DATA:
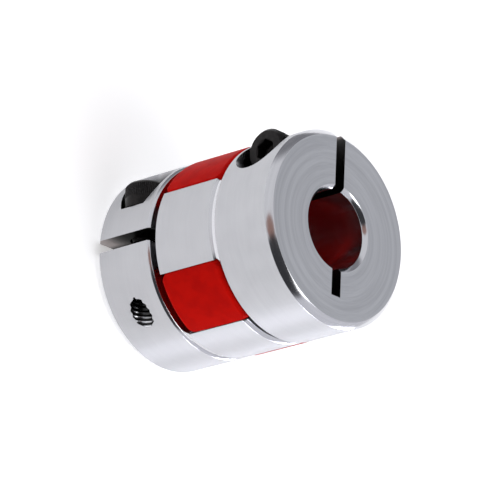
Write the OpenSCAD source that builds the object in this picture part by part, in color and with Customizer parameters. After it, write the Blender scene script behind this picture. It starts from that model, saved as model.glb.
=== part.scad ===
// Clamping jaw coupling: two equal slit hubs with two jaws each, a four-lobed spider between them,
// and a socket-head clamp screw through each hub.
// Frame: +Z along the shaft axis, origin at the centre of the rear hub's end face, millimetres.
// The rear hub's slit opens towards +X. The front hub is the same part turned end for end,
// and its slit opens towards -Y.

/* [Coupling] */
// Outside diameter of both hubs
hub_d = 30; // [29.8:0.1:30.6]
// Length over both end faces
coupling_len = 35; // [34.8:0.1:36]
// Shaft bore of the front hub
front_bore_d = 12; // [6:0.5:12]
// Shaft bore of the rear hub
rear_bore_d = 12; // [6:0.5:12]

/* [Hub] */
// Length of the hub's body, from its end face to the floor between its jaws
body_len = 11; // [10.9:0.1:11.2]
// Chamfer on the outer edge of the end face
end_chamfer = 0.95; // [0.4:0.05:1.1]
// Chamfer on the bore's mouth
bore_chamfer = 0.6; // [0.3:0.05:0.8]
// Chamfer on the body's outer edge at the floor
floor_chamfer = 0.35; // [0.1:0.05:0.4]

/* [Jaws] */
// Free gap between a jaw's tip and the other hub's floor
tip_gap = 0.9; // [0.5:0.1:1.2]
// Chamfer round a jaw's tip
tip_chamfer = 0.5; // [0.2:0.05:0.6]
// Depth of the relief turned round the jaws' roots
relief_depth = 0.35; // [0.2:0.05:0.5]
// Width of that relief's bottom
relief_w = 0.6; // [0.3:0.05:0.7]
// Chamfer in the corner where a flank meets the floor
root_chamfer = 0.8; // [0.3:0.1:0.8]
// Radius from the shaft axis to a jaw's inner face
jaw_inner_r = 7.5; // [7.4:0.1:8]

/* [Spider] */
// Angle that one lobe takes at the outside diameter
lobe_angle = 39; // [37:0.5:40]
// Radius from the shaft axis to the middle of a lobe's round flanks
lobe_centre_r = 12; // [11.8:0.1:12.3]
// Length of the lobes along the shaft axis
lobe_len = 11.7; // [10.8:0.1:12]
// Gap between the spider and the jaws' flanks
flank_gap = 0.1; // [0.05:0.01:0.2]
// Rounding between a lobe's flanks and its ends
lobe_round = 1.5; // [1.2:0.1:1.8]
// Rounding of the spider's outer edge
rim_round = 0.7; // [0.2:0.1:0.8]
// Hole through the spider's middle
spider_hole_d = 10.5; // [8:0.5:11]

/* [Clamp] */
// Width of the slit
slit_w = 1.9; // [1:0.1:2]
// Radius from the shaft axis to the slit's blind end, across the bore
slit_end_r = 10.5; // [9:0.1:11]
// Distance from the shaft axis to the screw's axis
screw_offset = 10.7; // [10.5:0.1:11.1]
// Distance from the end face to the screw's axis
screw_from_end = 6.2; // [5.8:0.1:6.4]
// Distance from the slit's middle to the screw head's seat
seat_from_slit = 5.7; // [5.2:0.1:5.8]

/* [Screw] */
// Thread diameter of the clamp screws
screw_d = 4; // [3:0.5:4]
// Length under the head
screw_len = 12; // [11:0.5:13]

/* [Hidden] */
$fn = 96;

over = 1;                                    // how far a cutter runs past what it cuts
hub_r = hub_d / 2;
far = hub_d;                                 // reaches out of the hub from anywhere in it

// Jaws, and the pockets between them
jaw_r = hub_r - 0.06;                        // the jaws are turned a little under the body
jaw_tip_z = coupling_len - body_len - tip_gap;
pocket_r = norm([hub_r * sin(lobe_angle / 2), hub_r * cos(lobe_angle / 2) - lobe_centre_r]);
bore_exit_chamfer = 0.3;

// Spider, resting against the front hub's floor
seat_gap = 0.1;
spider_top_z = coupling_len - body_len - seat_gap;
spider_bottom_z = spider_top_z - lobe_len;
spider_r = hub_r + 0.05;                     // the lobes stand a little proud of the hubs
lobe_r = pocket_r - flank_gap;
ring_r = jaw_inner_r - 0.2;
ring_inset = 0.6;                            // how far the ring stands back from the lobes' ends

// Clamp screw, to the usual socket-head proportions
head_d = 1.7 * screw_d;
head_h = screw_d;
head_chamfer = 0.1 * screw_d;
socket_af = 0.75 * screw_d;
socket_depth = 0.5 * screw_d;
socket_point = 0.4;                          // depth of the drill point under the hexagon
screw_tip_bevel = 0.15 * screw_d;
head_clearance = 0.02;                       // between the head and its seat
counterbore_r = head_d / 2 + 0.5;
clearance_hole_r = screw_d / 2 + 0.25;
thread_major_r = screw_d / 2 + 0.05;
thread_minor_r = 0.825 * screw_d / 2;
tapped_from = screw_len - seat_from_slit + 0.5;   // empty thread beyond the screw's tip

// Half of the body's section: radius across, distance from the end face up.
module body_section(bore_r) {
    polygon([
        [bore_r + bore_chamfer, 0],
        [hub_r - end_chamfer, 0],
        [hub_r, end_chamfer],
        [hub_r, body_len - floor_chamfer],
        [hub_r - floor_chamfer, body_len],
        [bore_r + bore_exit_chamfer, body_len],
        [bore_r, body_len - bore_exit_chamfer],
        [bore_r, bore_chamfer]
    ]);
}

// Half of the section of the ring that the jaws are milled from, with the relief at their roots.
module jaw_section() {
    relief_r = jaw_r - relief_depth;
    relief_top = body_len + relief_w;
    polygon([
        [jaw_inner_r, body_len - over],
        [relief_r, body_len - over],
        [relief_r, relief_top],
        [jaw_r, relief_top + relief_depth],
        [jaw_r, jaw_tip_z - tip_chamfer],
        [jaw_r - tip_chamfer, jaw_tip_z],
        [jaw_inner_r, jaw_tip_z]
    ]);
}

// The two quarters of a circle, centred on +Y and -Y, that the rear hub's jaws stand in.
module jaw_quarters(h) {
    for (side = [-1, 1])
        linear_extrude(h) polygon([[0, 0], far * [1, side], far * [-1, side]]);
}

module at_lobes() {
    for (a = [45, 135, 225, 315]) rotate(a) translate([lobe_centre_r, 0, 0]) children();
}

// The room for one lobe, with a chamfer in the corner at the floor.
module lobe_pocket() {
    rotate_extrude() polygon([
        [0, body_len - 2 * over],
        [pocket_r - root_chamfer - 2 * over, body_len - 2 * over],
        [pocket_r, body_len + root_chamfer],
        [pocket_r, jaw_tip_z + over],
        [0, jaw_tip_z + over]
    ]);
}

module jaws() {
    intersection() {
        difference() {
            rotate_extrude() jaw_section();
            at_lobes() lobe_pocket();
        }
        jaw_quarters(coupling_len);
    }
}

// Slit from the outside, across the bore, to its blind end.
module slit() {
    translate([-slit_end_r, -slit_w / 2, -over]) cube([slit_end_r + far, slit_w, body_len + 2 * over]);
}

// Puts what is drawn along +Z on the screw's line, with the slit's middle at z = 0 and the head's side up.
module along_screw() {
    translate([screw_offset, 0, screw_from_end]) rotate([90, 0, 0]) children();
}

// Counterbore and clearance hole on the head's side of the slit, tapped hole on the other.
// The tapped hole has the thread's outer radius round the screw and its inner radius beyond it.
module screw_holes() {
    along_screw() {
        translate([0, 0, seat_from_slit]) cylinder(r = counterbore_r, h = far);
        cylinder(r = clearance_hole_r, h = far);
        translate([0, 0, -tapped_from]) cylinder(r = thread_major_r, h = tapped_from);
        translate([0, 0, -far]) cylinder(r = thread_minor_r, h = far);
    }
}

module hub(bore_d) {
    color("silver") difference() {
        union() {
            rotate_extrude() body_section(bore_d / 2);
            jaws();
        }
        slit();
        screw_holes();
    }
}

// Half of the socket-head screw's section, with the head's seat at height 0.
module screw_section() {
    polygon([
        [0, -screw_len],
        [screw_d / 2 - screw_tip_bevel, -screw_len],
        [screw_d / 2, screw_tip_bevel - screw_len],
        [screw_d / 2, 0],
        [head_d / 2, 0],
        [head_d / 2, head_h - head_chamfer],
        [head_d / 2 - head_chamfer, head_h],
        [0, head_h]
    ]);
}

module clamp_screw() {
    socket_floor = head_h - socket_depth;
    color([0.09, 0.09, 0.09])
        along_screw() translate([0, 0, seat_from_slit + head_clearance]) difference() {
            rotate_extrude() screw_section();
            translate([0, 0, socket_floor])
                cylinder(d = socket_af / cos(30), h = socket_depth + over, $fn = 6);
            translate([0, 0, socket_floor - socket_point])
                cylinder(r1 = 0, r2 = socket_af / 2, h = socket_point);
        }
}

// Half of a lobe's section: its flank rounds into both ends.
module lobe_section() {
    translate([0, spider_bottom_z]) square([lobe_r - lobe_round, lobe_len]);
    translate([0, spider_bottom_z + lobe_round]) square([lobe_r, lobe_len - 2 * lobe_round]);
    for (z = [spider_bottom_z + lobe_round, spider_top_z - lobe_round])
        translate([lobe_r - lobe_round, z]) circle(lobe_round);
}

// Half of the section of the drum that bounds the spider.
module drum_section() {
    translate([0, spider_bottom_z]) square([spider_r - rim_round, lobe_len]);
    translate([0, spider_bottom_z + rim_round]) square([spider_r, lobe_len - 2 * rim_round]);
    for (z = [spider_bottom_z + rim_round, spider_top_z - rim_round])
        translate([spider_r - rim_round, z]) circle(rim_round);
}

module spider() {
    color([0.72, 0.05, 0.04]) difference() {
        union() {
            intersection() {
                at_lobes() rotate_extrude() lobe_section();
                rotate_extrude() drum_section();
            }
            translate([0, 0, spider_bottom_z + ring_inset])
                cylinder(r = ring_r, h = lobe_len - 2 * ring_inset);
        }
        cylinder(d = spider_hole_d, h = coupling_len);
    }
}

// Carries a part from the rear hub's place to the front hub's.
module front_place() {
    translate([0, 0, coupling_len]) rotate([0, 0, -90]) rotate([180, 0, 0]) children();
}

hub(rear_bore_d);  // rear_hub
front_place() hub(front_bore_d);  // front_hub
spider();
clamp_screw();  // rear_clamp_screw
front_place() clamp_screw();  // front_clamp_screw
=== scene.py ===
"""Looks of a clamping jaw coupling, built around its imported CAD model.

Each CAD node is replaced by a finer mesh of the same size in the same place. Meshes are drawn in
millimetres in the part's own frame (+Z along the shaft) and scaled to metres when they are finished.
"""

import math

import bmesh
import bpy
from mathutils import Matrix, Vector


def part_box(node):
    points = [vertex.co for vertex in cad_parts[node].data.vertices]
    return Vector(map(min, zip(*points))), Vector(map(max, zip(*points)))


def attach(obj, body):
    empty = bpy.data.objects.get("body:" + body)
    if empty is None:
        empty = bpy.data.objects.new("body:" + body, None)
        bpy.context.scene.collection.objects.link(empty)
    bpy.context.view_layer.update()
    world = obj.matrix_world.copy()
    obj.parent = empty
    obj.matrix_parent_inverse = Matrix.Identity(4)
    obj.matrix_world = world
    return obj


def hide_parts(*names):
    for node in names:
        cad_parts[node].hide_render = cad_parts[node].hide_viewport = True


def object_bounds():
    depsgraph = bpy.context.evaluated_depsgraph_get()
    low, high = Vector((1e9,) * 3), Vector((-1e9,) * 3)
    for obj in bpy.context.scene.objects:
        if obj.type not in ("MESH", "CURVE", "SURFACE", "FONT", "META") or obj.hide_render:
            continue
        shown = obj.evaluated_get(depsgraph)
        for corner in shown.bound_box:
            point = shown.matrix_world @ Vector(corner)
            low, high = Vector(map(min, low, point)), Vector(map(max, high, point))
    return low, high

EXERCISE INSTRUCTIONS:
From the line with "the front hub's." through the line with "obj.parent = empty", set down every line exactly and nothing besides.

EXERCISE RESPONSE:
// Carries a part from the rear hub's place to the front hub's.
module front_place() {
    translate([0, 0, coupling_len]) rotate([0, 0, -90]) rotate([180, 0, 0]) children();
}

hub(rear_bore_d);  // rear_hub
front_place() hub(front_bore_d);  // front_hub
spider();
clamp_screw();  // rear_clamp_screw
front_place() clamp_screw();  // front_clamp_screw
=== scene.py ===
"""Looks of a clamping jaw coupling, built around its imported CAD model.

Each CAD node is replaced by a finer mesh of the same size in the same place. Meshes are drawn in
millimetres in the part's own frame (+Z along the shaft) and scaled to metres when they are finished.
"""

import math

import bmesh
import bpy
from mathutils import Matrix, Vector


def part_box(node):
    points = [vertex.co for vertex in cad_parts[node].data.vertices]
    return Vector(map(min, zip(*points))), Vector(map(max, zip(*points)))


def attach(obj, body):
    empty = bpy.data.objects.get("body:" + body)
    if empty is None:
        empty = bpy.data.objects.new("body:" + body, None)
        bpy.context.scene.collection.objects.link(empty)
    bpy.context.view_layer.update()
    world = obj.matrix_world.copy()
    obj.parent = empty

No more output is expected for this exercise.